どうしたら観客がおもしろいと感じるかを追求して作った映画なので、コロナ禍で憂鬱な気持ちのなか、楽しく見てもらえたのだと思います。
共感も得られたと思います。社会の構成員である一人一人は、個人としては大抵弱者です。90年代の高卒女性社員の話ですが、会社の歯車のように毎日を意味なく過ごしているように感じたり、人生を浪費しているように感じたり、誰もが共感できる部分だと思います。
――当時の高卒女性社員は制服の色が違うという露骨な差別を受けていたことは映画で初めて知りました。

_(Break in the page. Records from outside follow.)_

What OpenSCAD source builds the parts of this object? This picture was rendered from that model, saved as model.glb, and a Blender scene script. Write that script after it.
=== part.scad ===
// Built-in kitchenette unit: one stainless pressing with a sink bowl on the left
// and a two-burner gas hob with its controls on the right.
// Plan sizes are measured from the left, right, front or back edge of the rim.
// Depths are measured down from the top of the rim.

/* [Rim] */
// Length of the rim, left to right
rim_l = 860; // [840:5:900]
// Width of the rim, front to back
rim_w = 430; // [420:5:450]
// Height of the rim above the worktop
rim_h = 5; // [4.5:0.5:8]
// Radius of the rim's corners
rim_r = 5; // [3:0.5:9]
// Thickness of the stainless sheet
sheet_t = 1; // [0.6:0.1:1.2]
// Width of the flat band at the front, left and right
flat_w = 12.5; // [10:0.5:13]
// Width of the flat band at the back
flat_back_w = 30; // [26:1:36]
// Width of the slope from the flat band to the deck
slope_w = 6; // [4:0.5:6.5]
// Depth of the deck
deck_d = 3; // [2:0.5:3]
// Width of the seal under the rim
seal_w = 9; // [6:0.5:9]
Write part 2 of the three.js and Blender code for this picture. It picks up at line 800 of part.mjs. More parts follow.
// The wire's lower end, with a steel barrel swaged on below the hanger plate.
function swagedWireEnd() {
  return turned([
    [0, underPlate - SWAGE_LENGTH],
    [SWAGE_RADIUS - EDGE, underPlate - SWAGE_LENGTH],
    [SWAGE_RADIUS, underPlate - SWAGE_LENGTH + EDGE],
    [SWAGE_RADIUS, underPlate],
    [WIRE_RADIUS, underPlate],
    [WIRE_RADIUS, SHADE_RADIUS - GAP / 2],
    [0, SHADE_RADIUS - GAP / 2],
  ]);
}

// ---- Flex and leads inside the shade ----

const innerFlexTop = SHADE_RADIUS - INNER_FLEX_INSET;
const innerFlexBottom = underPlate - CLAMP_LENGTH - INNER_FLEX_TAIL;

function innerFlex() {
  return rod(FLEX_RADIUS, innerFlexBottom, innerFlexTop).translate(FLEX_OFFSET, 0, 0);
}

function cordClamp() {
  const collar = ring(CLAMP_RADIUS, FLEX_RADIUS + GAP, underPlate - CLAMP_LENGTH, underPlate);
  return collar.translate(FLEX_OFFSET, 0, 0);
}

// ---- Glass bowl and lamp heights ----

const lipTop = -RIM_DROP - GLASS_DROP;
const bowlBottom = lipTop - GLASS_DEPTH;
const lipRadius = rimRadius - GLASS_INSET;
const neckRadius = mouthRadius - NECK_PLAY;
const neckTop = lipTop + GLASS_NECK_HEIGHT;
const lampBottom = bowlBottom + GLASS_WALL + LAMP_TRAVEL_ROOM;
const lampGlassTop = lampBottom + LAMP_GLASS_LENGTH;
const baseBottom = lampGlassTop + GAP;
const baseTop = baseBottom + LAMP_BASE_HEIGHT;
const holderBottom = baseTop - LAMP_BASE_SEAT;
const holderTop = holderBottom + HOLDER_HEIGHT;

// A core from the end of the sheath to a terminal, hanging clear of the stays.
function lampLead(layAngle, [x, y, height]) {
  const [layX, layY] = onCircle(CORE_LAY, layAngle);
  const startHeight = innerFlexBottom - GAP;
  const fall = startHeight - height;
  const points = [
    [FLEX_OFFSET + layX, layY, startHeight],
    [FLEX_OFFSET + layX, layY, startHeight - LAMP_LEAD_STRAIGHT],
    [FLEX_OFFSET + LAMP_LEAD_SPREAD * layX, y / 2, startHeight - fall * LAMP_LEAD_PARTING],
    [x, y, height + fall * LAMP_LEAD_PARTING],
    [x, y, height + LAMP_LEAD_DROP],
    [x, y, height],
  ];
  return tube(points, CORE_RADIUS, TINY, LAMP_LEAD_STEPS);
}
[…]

作りながら、どんなことを感じましたか?
背景は1995年、私は中学生だったのでよく分かりませんが、この映画の制作会社の代表が当時会社員として勤務した経験があり、当時の差別のディテールを聞きました。制服だけでなく、昼食も一般社員は法人カード(会社で支給されるクレジットカード)で食べ、高卒社員はお弁当を持ってきて食べるなど。大卒社員だった制作会社の代表は当時の高卒社員に対する申し訳なさを抱えていて、それでこの映画を作りたかったとも話していました。
学歴や性別による差別については現在韓国ではかなり解消されたと考える人も、まだまだ問題があると思っている人もいます。ただ、以前は差別的な問題があってもみんなが黙って被害者ががまんするしかなかったのが、今は問題を指摘して加害者が処分されるなど確実に変化してきました。
――チョン・ジェウン監督の「子猫をお願い」(2001)でも高卒女性社員が印象的な形で登場し、「サムジンカンパニー1995」の主人公たちが地下鉄駅で走るシーンはオマージュのようにも見えました。
その通りです。「子猫をお願い」は私がとっても好きな映画で、韓国映画史においても貴重な映画だと思っています。「サムジンカンパニー1995」を撮るにあたってもう一度見直して、地下鉄駅を走るシーンは同じように撮ろうと試みました。オマージュによって、多くの人に「子猫をお願い」を思い出してほしいと思いました。
――日本の観客にメッセージをお願いします。
「サムジンカンパニー1995」は自分なりに一生懸命生きているけども認められなかったり、時に無視されたり、それでもがんばる人たちの映画です。何より楽しい映画です。映画を見て、今日よりも成長した明日を迎えられることを願います。